→ **Supplied data**:
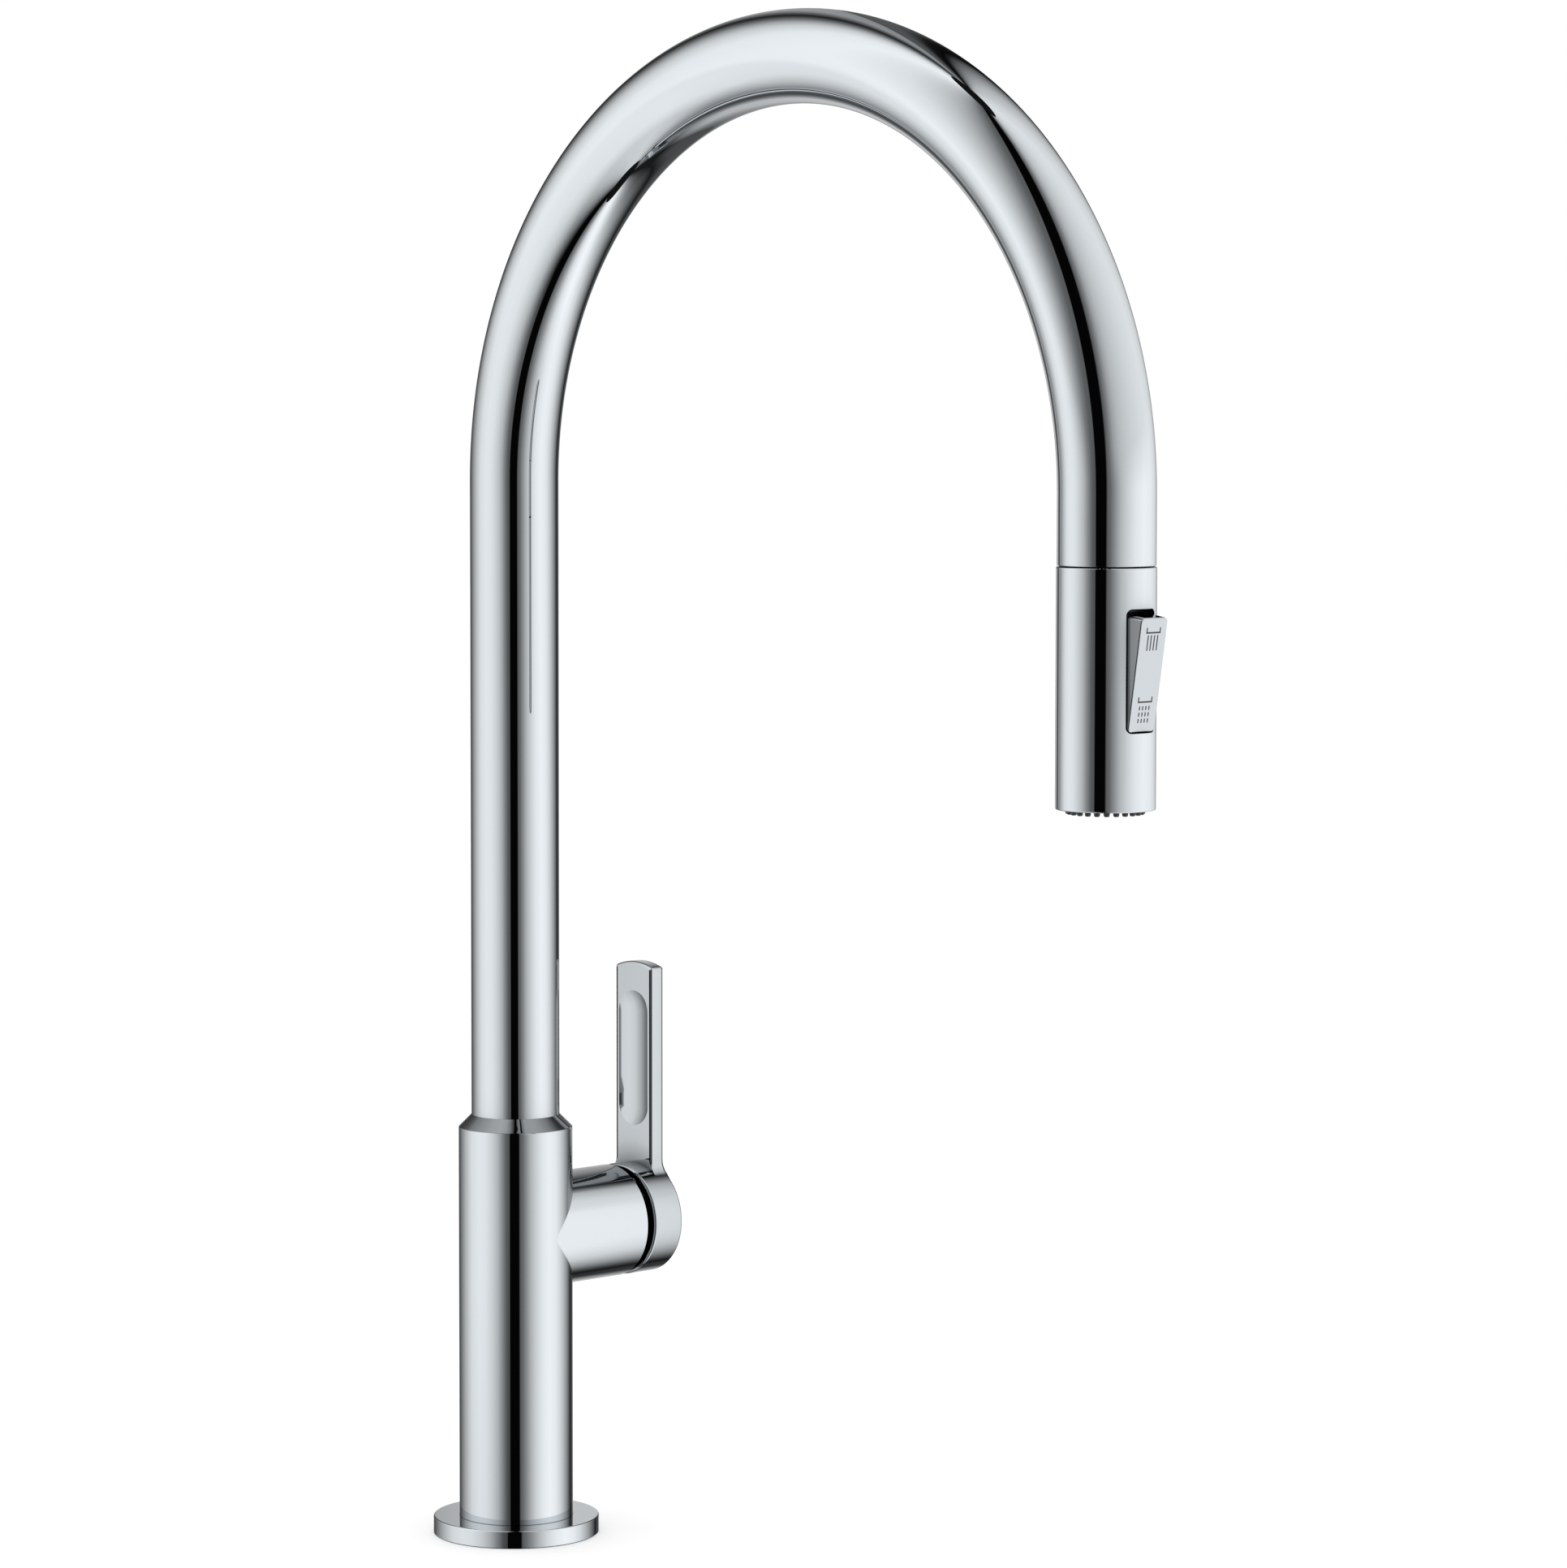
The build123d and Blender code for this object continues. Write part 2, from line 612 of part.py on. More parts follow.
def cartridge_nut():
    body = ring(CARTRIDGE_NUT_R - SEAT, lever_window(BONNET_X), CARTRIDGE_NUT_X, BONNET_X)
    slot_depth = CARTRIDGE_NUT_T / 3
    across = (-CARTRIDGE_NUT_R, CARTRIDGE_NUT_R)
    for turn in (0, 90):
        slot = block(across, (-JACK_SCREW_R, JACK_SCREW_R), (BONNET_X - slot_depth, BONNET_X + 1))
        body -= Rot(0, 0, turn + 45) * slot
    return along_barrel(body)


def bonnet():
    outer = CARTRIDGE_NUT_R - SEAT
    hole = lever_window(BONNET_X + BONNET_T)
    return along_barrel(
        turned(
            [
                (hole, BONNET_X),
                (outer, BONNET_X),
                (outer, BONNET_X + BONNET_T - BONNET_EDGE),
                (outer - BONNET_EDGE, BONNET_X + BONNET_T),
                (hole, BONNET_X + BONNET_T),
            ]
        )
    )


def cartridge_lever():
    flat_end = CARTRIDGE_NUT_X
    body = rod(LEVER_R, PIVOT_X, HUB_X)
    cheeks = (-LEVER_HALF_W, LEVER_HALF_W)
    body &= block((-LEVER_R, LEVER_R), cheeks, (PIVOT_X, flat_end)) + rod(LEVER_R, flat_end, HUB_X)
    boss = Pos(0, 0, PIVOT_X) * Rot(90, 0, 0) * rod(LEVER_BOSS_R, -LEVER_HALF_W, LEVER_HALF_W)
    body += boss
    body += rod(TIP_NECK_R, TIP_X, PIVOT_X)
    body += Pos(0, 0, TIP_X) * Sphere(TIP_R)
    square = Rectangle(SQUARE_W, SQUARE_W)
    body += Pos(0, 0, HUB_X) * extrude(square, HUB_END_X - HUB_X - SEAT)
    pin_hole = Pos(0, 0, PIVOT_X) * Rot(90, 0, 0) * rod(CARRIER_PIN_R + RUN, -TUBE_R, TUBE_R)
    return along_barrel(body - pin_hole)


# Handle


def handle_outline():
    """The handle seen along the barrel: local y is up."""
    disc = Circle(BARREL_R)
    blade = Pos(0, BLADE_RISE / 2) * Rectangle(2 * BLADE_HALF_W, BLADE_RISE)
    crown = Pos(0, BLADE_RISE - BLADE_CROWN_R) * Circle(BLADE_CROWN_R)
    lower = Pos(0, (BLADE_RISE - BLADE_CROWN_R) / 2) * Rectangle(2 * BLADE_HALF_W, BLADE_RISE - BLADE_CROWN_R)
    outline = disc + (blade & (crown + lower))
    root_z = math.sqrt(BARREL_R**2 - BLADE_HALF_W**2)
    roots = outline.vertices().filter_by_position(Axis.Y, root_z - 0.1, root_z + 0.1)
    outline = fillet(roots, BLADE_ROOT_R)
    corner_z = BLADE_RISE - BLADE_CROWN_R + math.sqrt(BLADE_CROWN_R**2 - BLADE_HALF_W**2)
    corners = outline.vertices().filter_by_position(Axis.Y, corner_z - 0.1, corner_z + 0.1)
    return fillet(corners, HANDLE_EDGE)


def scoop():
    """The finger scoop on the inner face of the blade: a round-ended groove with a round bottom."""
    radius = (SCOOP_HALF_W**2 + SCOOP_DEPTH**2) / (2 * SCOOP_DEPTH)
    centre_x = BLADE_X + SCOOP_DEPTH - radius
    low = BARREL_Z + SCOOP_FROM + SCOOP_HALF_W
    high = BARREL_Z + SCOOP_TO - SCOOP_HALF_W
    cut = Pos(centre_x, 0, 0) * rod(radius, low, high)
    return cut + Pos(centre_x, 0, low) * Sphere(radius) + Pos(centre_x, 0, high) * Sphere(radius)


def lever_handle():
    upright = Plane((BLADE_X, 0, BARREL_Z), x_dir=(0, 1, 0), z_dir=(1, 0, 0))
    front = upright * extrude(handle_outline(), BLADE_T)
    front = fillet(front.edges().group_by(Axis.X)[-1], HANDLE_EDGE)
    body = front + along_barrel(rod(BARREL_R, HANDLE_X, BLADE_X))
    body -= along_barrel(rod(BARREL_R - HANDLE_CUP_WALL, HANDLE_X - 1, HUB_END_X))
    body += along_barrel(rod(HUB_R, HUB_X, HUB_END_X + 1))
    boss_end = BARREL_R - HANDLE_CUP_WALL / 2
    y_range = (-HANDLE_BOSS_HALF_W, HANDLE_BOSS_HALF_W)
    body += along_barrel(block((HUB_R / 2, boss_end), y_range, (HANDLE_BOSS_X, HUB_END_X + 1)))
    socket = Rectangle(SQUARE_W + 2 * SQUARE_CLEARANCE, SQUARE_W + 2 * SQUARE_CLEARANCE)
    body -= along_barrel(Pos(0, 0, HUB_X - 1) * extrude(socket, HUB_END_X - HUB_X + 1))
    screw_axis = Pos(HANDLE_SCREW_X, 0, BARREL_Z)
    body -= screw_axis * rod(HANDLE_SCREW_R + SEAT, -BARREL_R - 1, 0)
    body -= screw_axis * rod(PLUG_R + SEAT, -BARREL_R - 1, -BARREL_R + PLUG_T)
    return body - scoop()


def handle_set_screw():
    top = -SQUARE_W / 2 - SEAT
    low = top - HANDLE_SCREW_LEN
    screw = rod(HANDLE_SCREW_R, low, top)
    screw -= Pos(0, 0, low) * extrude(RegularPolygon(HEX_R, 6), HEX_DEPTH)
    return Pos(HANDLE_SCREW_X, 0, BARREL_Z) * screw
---
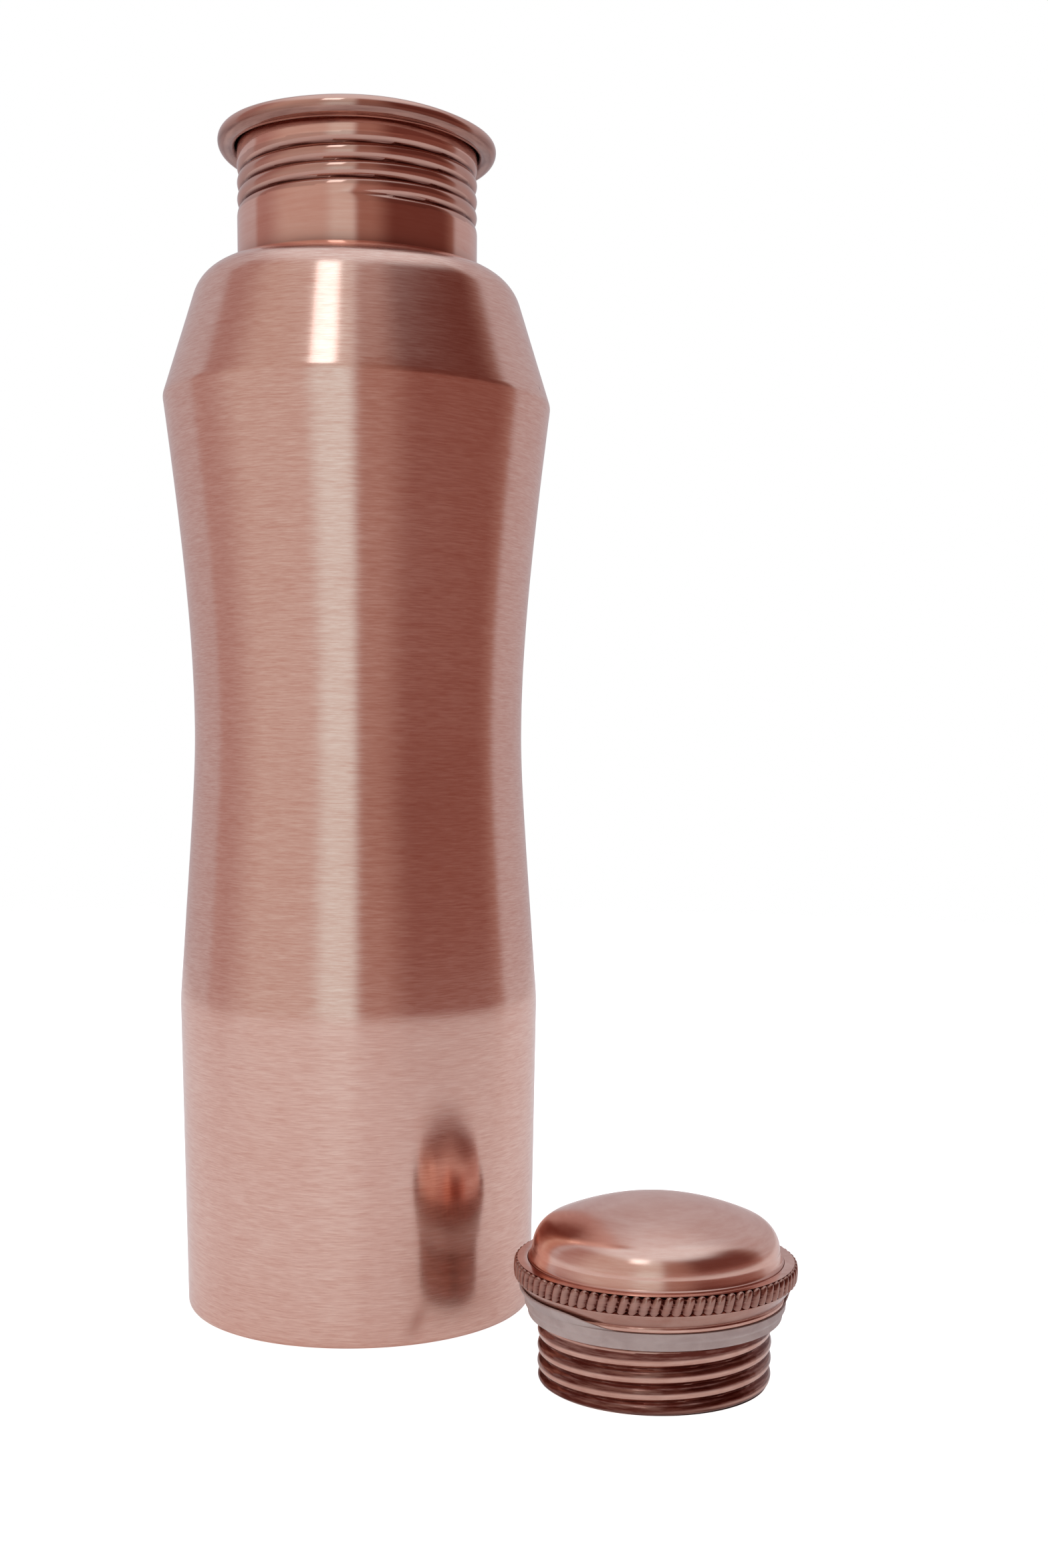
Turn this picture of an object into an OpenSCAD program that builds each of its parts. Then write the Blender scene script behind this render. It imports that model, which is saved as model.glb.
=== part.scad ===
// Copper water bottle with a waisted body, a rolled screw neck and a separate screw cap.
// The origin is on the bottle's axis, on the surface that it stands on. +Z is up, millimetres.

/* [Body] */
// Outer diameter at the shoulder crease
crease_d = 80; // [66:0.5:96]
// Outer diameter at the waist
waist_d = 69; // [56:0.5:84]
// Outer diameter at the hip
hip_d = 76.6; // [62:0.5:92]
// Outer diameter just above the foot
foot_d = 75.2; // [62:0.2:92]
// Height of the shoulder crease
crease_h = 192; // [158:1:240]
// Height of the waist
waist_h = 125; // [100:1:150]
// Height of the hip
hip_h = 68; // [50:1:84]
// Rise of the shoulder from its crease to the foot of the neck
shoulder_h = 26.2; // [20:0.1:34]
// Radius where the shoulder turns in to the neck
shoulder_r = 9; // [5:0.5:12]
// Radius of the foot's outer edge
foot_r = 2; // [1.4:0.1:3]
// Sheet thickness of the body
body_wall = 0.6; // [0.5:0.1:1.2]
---
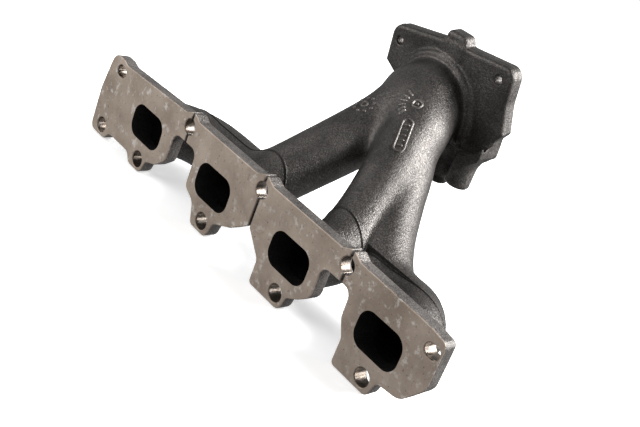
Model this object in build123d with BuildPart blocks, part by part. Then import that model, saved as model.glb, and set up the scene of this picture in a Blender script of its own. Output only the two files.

→ **The problem**: As listed above, the lines from the line with "The build123d and" to the line with "return along_barrel(body)" are to be echoed exactly, with both ends included and nothing added.

→ **Written solution**:
The build123d and Blender code for this object continues. Write part 2, from line 612 of part.py on. More parts follow.
def cartridge_nut():
    body = ring(CARTRIDGE_NUT_R - SEAT, lever_window(BONNET_X), CARTRIDGE_NUT_X, BONNET_X)
    slot_depth = CARTRIDGE_NUT_T / 3
    across = (-CARTRIDGE_NUT_R, CARTRIDGE_NUT_R)
    for turn in (0, 90):
        slot = block(across, (-JACK_SCREW_R, JACK_SCREW_R), (BONNET_X - slot_depth, BONNET_X + 1))
        body -= Rot(0, 0, turn + 45) * slot
    return along_barrel(body)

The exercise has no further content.